I had interviewed lots of actresses about why they acted, and they had never really answered the question satisfactorily. But neither had I answered why I was writing about one. I knew my other characters’ inside and out, I knew the plot, the theme, the backdrops, the visual landscape, all the socio-economic-political commentary that crowded the film. I knew everything but why I was telling a story about her and why she mattered. It just happened. So to keep me from jumping, I had to figure it out. Why did I care about actresses?
I’ve always made films about fucked-up white relatively privileged American women, given I have some expertise on the subject. I’ve made films about women activists, artists, anorexics, suicides and legends, and set them in/against political or culturally charged backdrops. I think long and hard about representation, about how women have been shaped and framed and erased and manipulated throughout history.
I learned a lot about the challenges of being an actress from informal research interviews I did with them (many referred to childhood trauma or invisibility) as well as memoirs (Portia de Rossi’s Unbearable Lightness being the most harrowing). The thing about actresses is, as an occupational hazard, they will find themselves in a schizophrenic state of being that is played out in public: worshiped, scrutinized, fetishized, mocked. They are required to be public, then critiqued for the attention they receive. Corporate media rewards them excessively, but to turn it down means in most cases, to not be an actress (surviving through theatre is challenging, to say the least). It takes an intensely cautious, careful and deeply self-protective game plan to avoid the harrowing gaze of the 21st century. And as I thought about it, the most obvious thing in the world dawned on me: Actresses are women, playing women. As an artist who makes films about female representation, there is nothing more symbolic. Actresses represent women.

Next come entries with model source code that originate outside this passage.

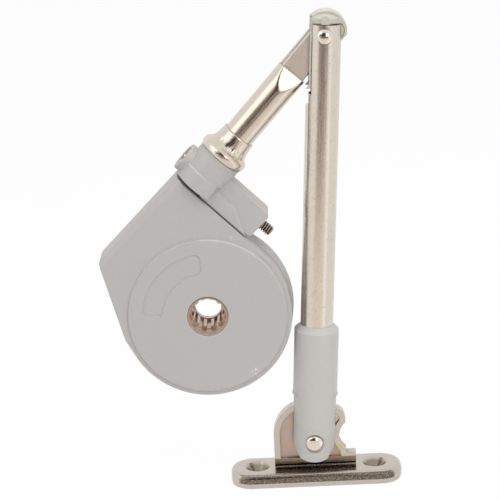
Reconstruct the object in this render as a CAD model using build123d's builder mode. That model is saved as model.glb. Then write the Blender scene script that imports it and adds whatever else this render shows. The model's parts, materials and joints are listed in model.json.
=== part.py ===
from build123d import *
from math import acos, atan2, cos, degrees, radians, sin, sqrt
import os

# Folding lid stay with a spring drum. All sizes in millimetres.
# X runs to the right, Z up, and Y back to the wall, so a height above the wall is -Y.
# The origin is on the hub's axis, in the plane of the wall.

# Drum casing
cover_r = 30.8
housing_step = 0.9
housing_draft = 0.5
casing_wall = 2.2
cover_wall = 2.3
parting_h = 8.6
cover_face_h = 14.7
disc_inset = 1.6
disc_rise = 0.8
disc_edge = 0.7
shoulder_angle = 135
shoulder_dist = 42.6
flank_angle = 194.7
casing_corner_r = 1.5
shoulder_round = 3.2
recess_r_in = 16.3
recess_r_out = 24.0
recess_from = 94.3
recess_to = 177.3
recess_corner_r = 2.0
recess_depth = 0.35
mouth_chamfer = 0.5
rim_round = 0.45

# Hub
journal_r = 7.2
barrel_r = 9.4
pilot_r = 5.0
pilot_len = 2.4
spline_root_r = 6.0
spline_tip_r = 5.2
spline_count = 12
spline_gap = 1.5
spline_top_h = 11.0
throat_r = 6.2
hub_mouth_r = 6.75
nose_sink = 0.2
washer_t = 0.5
washer_r = 11.5
thrust_gap = 0.1
running_gap = 0.08
fit_gap = 0.05
head_gap = 0.2
cut_over = 1.0

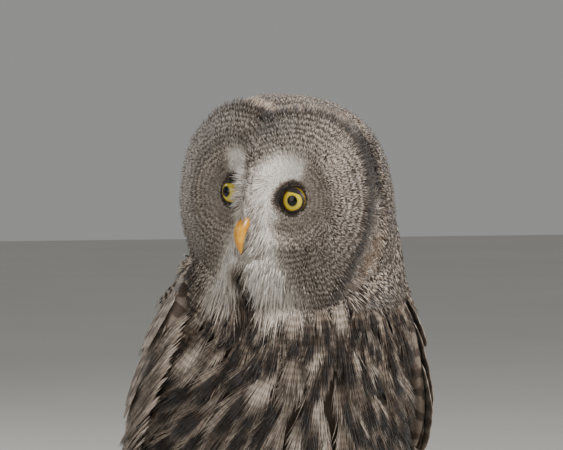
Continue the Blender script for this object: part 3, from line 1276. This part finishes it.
print("eyes, beak and claws")
irisLook = eyeMaterial()
for name, side in (("left", 1), ("right", -1)):
    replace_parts(horn(f"eyeball_{name}", eyeForm(side), irisLook), f"eye_{name}")
    horn(f"lid_{name}", lidForm(side), lidSkin)

bill = {"nostril": (4.7, -57.5, -15.5), "nostrilDepth": 1.3, "nostrilRadius": 2.0}
billLine = route([(0, -46, -15), (0, -57, -17), (0, -63.5, -23.5), (0, -64.5, -33), (0, -61, -43.5)])
billHalf = route([4.8, 5.0, 4.9, 3.6, 0.7])
jawLine = route([(0, -44, -27), (0, -50.5, -30.5), (0, -55, -34.5), (0, -57.3, -39)])
jawHalf = route([4.8, 4.8, 3.9, 1.1])


def upperBillPoint(turn, way):
    # A tapering, curved tube with a dent on each side for the nostril
    points = limbPoint(billLine, billHalf, turn, way, flatten=0.95)
    spots = [np.array(bill["nostril"]) * (side, 1, 1) for side in (-1, 1)]
    dent = sum(bump(np.linalg.norm(points - spot, axis=-1), bill["nostrilRadius"]) for spot in spots)
    return points + unit(billLine(way) - points) * (dent * bill["nostrilDepth"])[..., None]


for name, form, node in (("beak_upper", closedGrid(upperBillPoint, 72, 60), "bill_upper"),
                         ("beak_lower", limbGrid(jawLine, jawHalf, 40, 30, flatten=0.6), "bill_lower")):
    points, triangles = form
    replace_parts(horn(name, (headToBody(points), triangles), billHorn), node)

claw = {"length": 21, "radius": [3.4, 3.1, 2, 0.5]}
for sideName, side in (("left", 1), ("right", -1)):
    for toeName, (angle, length) in toeRows.items():
        stops = [(length - 7, 7), (length + claw["length"] * 0.3, 9.6), (length + claw["length"] * 0.68, 7),
                 (length + claw["length"] * 0.86, 1.6)]
        form = toeGrid(side, angle, stops, claw["radius"], 24, 24)
        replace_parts(horn(f"talon_{sideName}_{toeName}", form, clawHorn), f"claw_{sideName}_{toeName}")


# Floor, light and camera

print("studio")
studio = {"floorColours": ("#c9c6c0", "#d3d0ca"), "worldColour": "#d9dad8", "worldStrength": 0.42}

# Matt paper floor: no highlight, and a faint unevenness of tone
floorMaterial, tree = newMaterial("matt paper floor")
place = addNode(tree, "ShaderNodeTexCoord").outputs["Object"]
tone = addNode(tree, "ShaderNodeTexNoise", {"Vector": place, "Scale": 3.0})
ramp = addNode(tree, "ShaderNodeValToRGB", {"Fac": tone})
setRamp(ramp, [(0.0, studio["floorColours"][0]), (1.0, studio["floorColours"][1])])
shader = addNode(tree, "ShaderNodeBsdfPrincipled", {"Base Color": ramp, "Roughness": 0.9})
addNode(tree, "ShaderNodeOutputMaterial", {"Surface": shader})
bpy.ops.mesh.primitive_plane_add(size=14, location=(0, 0, 0))
floor = bpy.context.object
floor.name = "floor"
floor.data.materials.append(floorMaterial)

world = bpy.data.worlds.new("soft studio")
world.use_nodes = True
background = world.node_tree.nodes["Background"]
background.inputs["Color"].default_value = linearColour(studio["worldColour"])
background.inputs["Strength"].default_value = studio["worldStrength"]
bpy.context.scene.world = world

# Each lamp's place and width in metres, and its power in watts
headPlace = toMetres(headCentre)
lamps = {
    "key": ((1.2, -1.8, 1.8), 0.9, 92),
    "fill": ((-1.9, -1.2, 1.0), 1.6, 16),
    "rim": ((-0.9, 1.6, 1.7), 1.0, 30),
}
for name, (place, size, power) in lamps.items():
    light = bpy.data.lights.new(name, "AREA")
    light.size, light.energy = size, power
    lamp = bpy.data.objects.new(name, light)
    lamp.location = place
    bpy.context.scene.collection.objects.link(lamp)
    aim = headPlace - np.array(place)
    flat = math.hypot(aim[0], aim[1])
    lamp.rotation_euler = (math.atan2(flat, -aim[2]), 0, math.atan2(-aim[0], aim[1]))

# The photograph's framing: 428 mm across at the head, seen from 12 degrees to the bird's right
view = {"azimuth": -12, "elevation": 3, "distance": 3.0, "across": 0.428, "right": -8.7, "up": -23.5}
azimuth, elevation = math.radians(view["azimuth"]), math.radians(view["elevation"])
rightWay = np.array([math.cos(azimuth), math.sin(azimuth), 0])
level = math.cos(elevation)
backWay = np.array([math.sin(azimuth) * level, -math.cos(azimuth) * level, math.sin(elevation)])
target = toMetres(headCentre + rightWay * view["right"] + np.array([0, 0, view["up"]]))
camera = bpy.data.objects.new("camera", bpy.data.cameras.new("camera"))
camera.data.sensor_width = 36
camera.data.lens = 36 * view["distance"] / view["across"]
camera.data.clip_start, camera.data.clip_end = 0.1, 50
camera.location = target + backWay * view["distance"]
camera.rotation_euler = (math.pi / 2 - elevation, 0, azimuth)
bpy.context.scene.collection.objects.link(camera)
bpy.context.scene.camera = camera
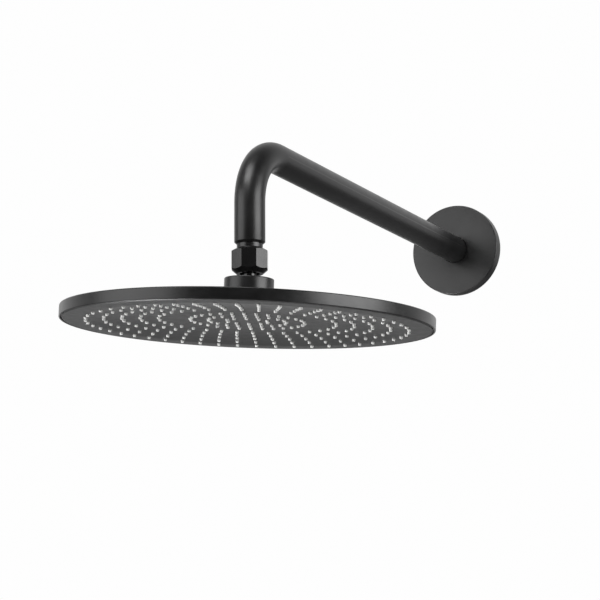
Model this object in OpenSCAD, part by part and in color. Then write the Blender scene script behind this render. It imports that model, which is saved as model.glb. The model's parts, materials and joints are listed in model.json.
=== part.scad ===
// Overhead rain shower head on a bent wall arm.
// Origin: centre of the wall flange's back face. +Z is up, the arm runs along -Y, the wall is at +Y.

/* [Arm] */
// Distance from the wall to the axis of the vertical drop
arm_reach = 450; // [250:1:600]
// Outer diameter of the arm tube
tube_d = 25; // [24.5:0.1:32]
// Wall thickness of the arm tube
tube_wall = 2.5; // [2.3:0.1:4]
// Bend radius of the tube's centreline
bend_r = 48; // [36:1:60]
// Height of the arm's axis above the tube's lower end
arm_drop = 82; // [66:1:160]
// Length of the chamfer at the tube's lower end
tube_chamfer = 1.7; // [1:0.1:3]

/* [Wall side] */
// Diameter of the wall flange
flange_d = 88; // [60:1:120]
// Thickness of the wall flange
flange_t = 10.5; // [8:0.5:16]
// Length of full thread that goes into the wall fitting
wall_thread_len = 14.5; // [10:0.5:25]

/* [Pipe thread] */
// Outside diameter of the half-inch pipe thread
thread_d = 20.955; // [20.955]
// Bore of the threaded nipples
nipple_bore_d = 15; // [12:0.5:16]

/* [Ball joint] */
// Diameter of the ball
ball_d = 18; // [15:0.5:22]
// Bare neck between the tube's end and the nut
neck_gap = 3.4; // [1:0.1:6]
// Length of nipple screwed into the nut
thread_hold = 5.9; // [5:0.1:12]
// Thinnest wall of the swivel nut
nut_wall = 3.8; // [3.5:0.1:5]
// Thickness of the lip that holds the ball
lip_t = 2.6; // [1.5:0.1:3]
// Largest tilt of the head to any side, in degrees
tilt_max = 11; // [5:1:12]

/* [Head] */
// Diameter of the shower head
head_d = 300; // [220:1:400]
// Height of the head's rim
head_t = 10; // [8.3:0.1:16]
// Rise of the domed back from the rim to the hub
dome_rise = 9; // [7:0.5:14]
// Diameter of the hub
hub_d = 40; // [36:1:60]
// Height of the hub above the domed back
hub_h = 19.3; // [16:0.1:35]
// Depth of the dished face at its middle
dish_depth = 4.5; // [0:0.1:6]
// Diameter of the flat middle of the dished face, where the outermost ring is 258 mm across
dish_flat_d = 104; // [60:1:160]
// Width of the flat band around the dish, out to the rim
dish_band = 19; // [17:0.5:40]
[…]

Actresses perform the gendered representations these men create in mass-produced stories that penetrate society on every level. Though they are rarely responsible for creating (imagining) these representations, actresses are enlisted to present to the world what a woman is. They are women written, directed, photographed, edited, marketed, distributed and reviewed primarily by straight, white men. Furthermore, the lack of diversity of representations permitted has a profoundly detrimental impact on our culture. Until extremely recently, the lack of opportunities for women actors who are not white, beautiful, able-bodied and under 35 has been the rule.
In 2014, I began a blog, called Who Cares About Actresses, because of the questions I repeatedly received when trying to finance this film. Questions that clearly were not asked about a similarly plotted film about a male actor who escapes Hollywood for New York and tries to reinvent himself, i.e. Birdman. Even Maggie Siff, who stars in the film, was skeptical of an audience’s interest in the work she’s devoted her life to. Starting with Maggie, I’ve tried to explain, over and over, that actresses matter profoundly. The roles they play, transmitted by global corporate entities designed solely to make money, tell girls how to be, or, in most cases, how to perform. And they tell boys how to treat women. These children become the adults who shape the world. It doesn’t take Feminism 101 to point to the implications for the world we live in because of the limitations imposed on female representations.
My film A Woman, A Part (above) is about the consequences on a woman’s psyche to repeatedly be asked to play these reductive roles, and her attempts to escape the capitalist machine that created her. In that way, it’s about women’s enforced performance in general, as has become frighteningly explicit over the past year.
So, I finally figured it out. It didn’t make the process easier, but at least I knew it mattered.